I can't currently tell whether it is feasible to give the C++/Python API something alike a Serializer as the result handler, I guess that might not be possible.

RE: XSLT 3.0 non XML result documents: should the Python API allow to capture them serialized? - Added by Martin Honnen almost 2 years ago

I can live with the double True for capture result documents and store raw results giving me an XDM value, the question is whether the API can be improved/extended or perhaps changed for the case of capturing the results but not wanting a raw value (but perhaps rather a serialized result according to what is attribute on the xsl:result-document); in that case, as I stated in my post, if a secondary result is an XDM map or array, the current API (I think the code (for 11) is in uses an XdmDestination that throws an error for the XDM map or array results and that is changeable on the Java side by designing a Serializer but with SaxonC/Python I am kind of stuck with the error because under the hood the API uses either RawDestination (which can handle any result but ignores serialization attributes/properties) or XdmDestination (which also ignores serialization attributes/properties but can't handle results that are arrays or maps and throws an error on them).

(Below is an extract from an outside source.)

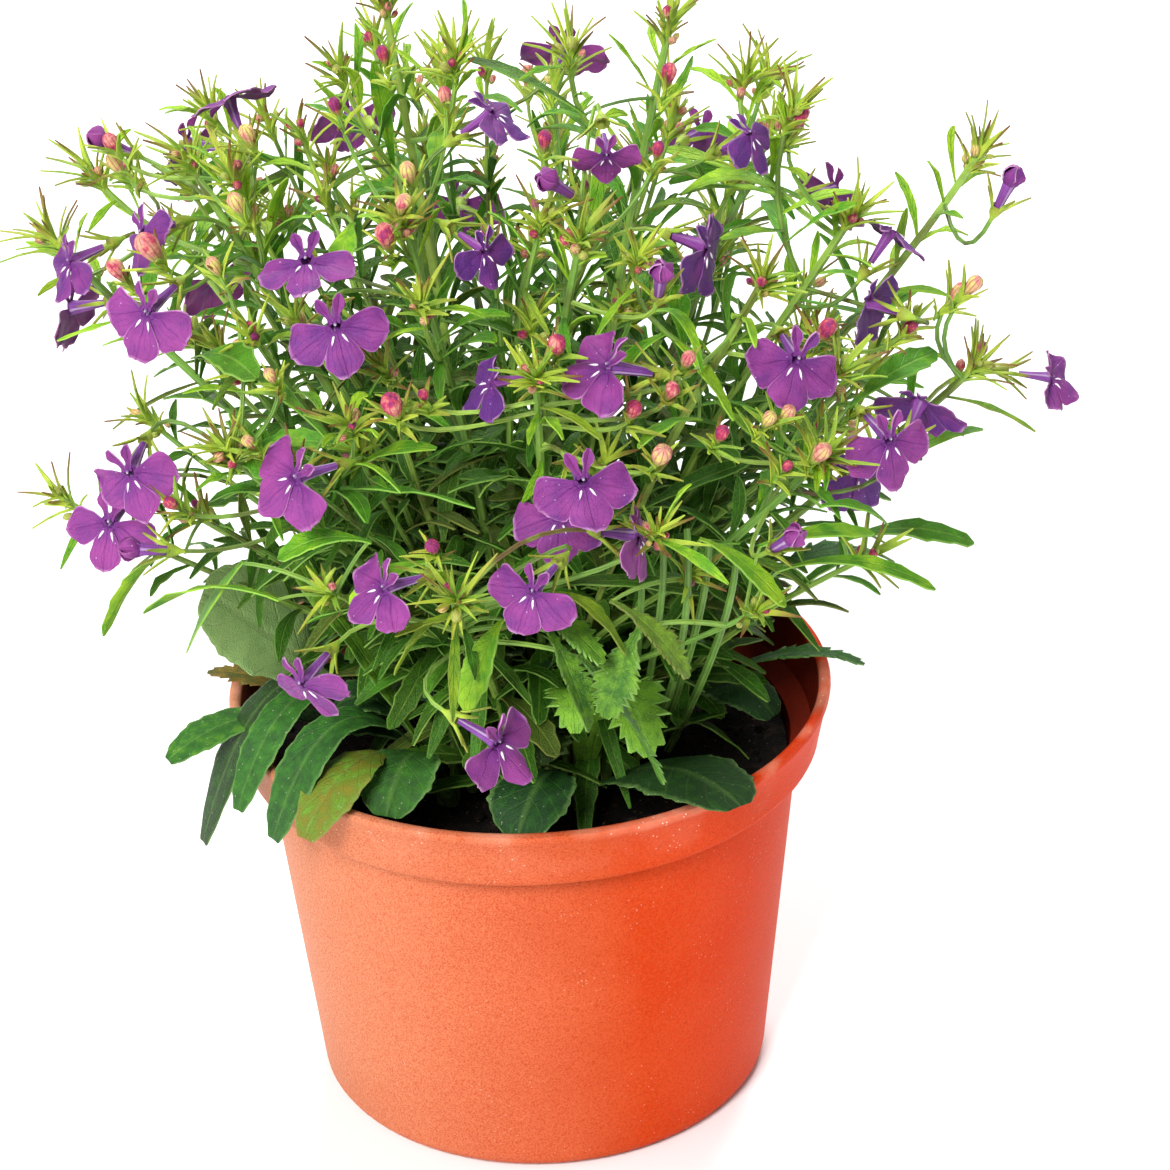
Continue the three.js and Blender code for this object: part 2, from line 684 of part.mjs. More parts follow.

So at that point I wonder whether for all the returning_string methods in the Python API it would make sense to have perhaps a third argument to set_capture_result_documents to allow me to say serialize or serialized and under the hood the C++/Java code would then not use an XdmDestination but a Serializer over a StringWriter and return serialized result documents.

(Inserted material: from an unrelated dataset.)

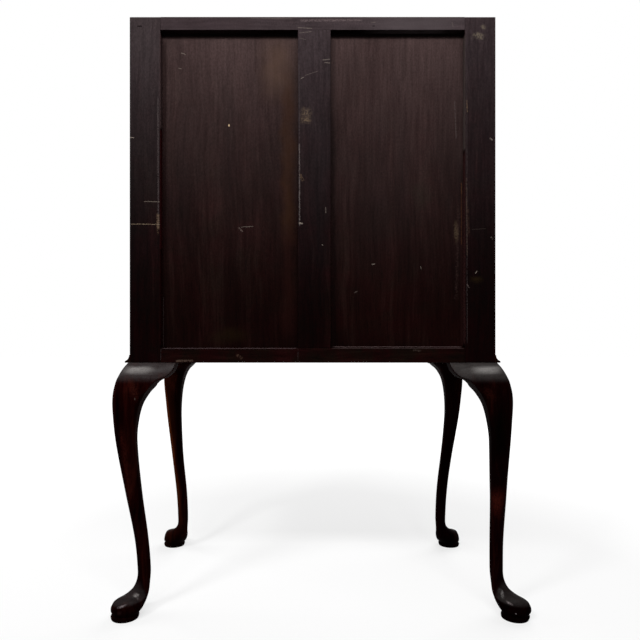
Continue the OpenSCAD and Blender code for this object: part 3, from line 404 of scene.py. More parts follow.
def wood(name, along, dark, mid, light, rough, specular, bump, seed, coarse=1.0, fine=1.0, fore=None,
         mottle=0.0, light_and_dust=None, side_light=None, painted_sheen=None, painted_highlight=None, front=False, marks=None, depth=0.0):
    """Old wood: broad streaks, fine fibres, pores, stain blotches, the marks of wear, and painted light,
    shade and highlights.
    """
    s = Wood(name, along, seed, coarse, fine)
    colour = s.streaks(dark, mid, light)
    if fore:
        colour = s.show_side(colour, fore, edges_only=light_and_dust is not None)
    colour = s.stain(colour, blotch=0.35)
    if mottle:
        colour = s.mottle(colour, mottle)
    # painted light and sheen from above, with dust
    if light_and_dust:
        colour = s.light_and_dust(colour, light_and_dust)
    # painted light on the side that faces +X
    if side_light:
        colour = s.side_light(colour, side_light)
    # painted sheen and highlight on the legs
    if painted_sheen:
        colour = s.painted_sheen(colour, painted_sheen, painted_highlight, front)
    height = s.math("SUBTRACT", s.times(s.fibre, 0.5), s.times(s.pits, 0.6))
    if marks:
        colour, height = s.wear_and_painted_light(colour, height, marks, depth)
    scratches = s.noise(s.p, scale=900, detail=2.0, rough=0.5)
    height = s.math("ADD", height, s.times(scratches, 0.08))
    roughness = s.vary(s.noise(s.grain, scale=48, detail=3.0, rough=0.6), rough - 0.04, rough + 0.05)
    return s.finish(colour, roughness, height, bump, distance=0.0006, Specular_IOR_Level=specular)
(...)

As I said, I can't judge how feasible that is and I am kind of just exploring what can currently be done and what can't and commenting on what can't be done.

And as I said, I have found a workaround to simply rely on fn:transform and its delivery-format: serialized, if some day the system function call gives me a nice error/exception if something goes wrong there (is there a bug for I perhaps don't need the serialized option for the capture result documents API of the XSLT API and can live with fn:transform.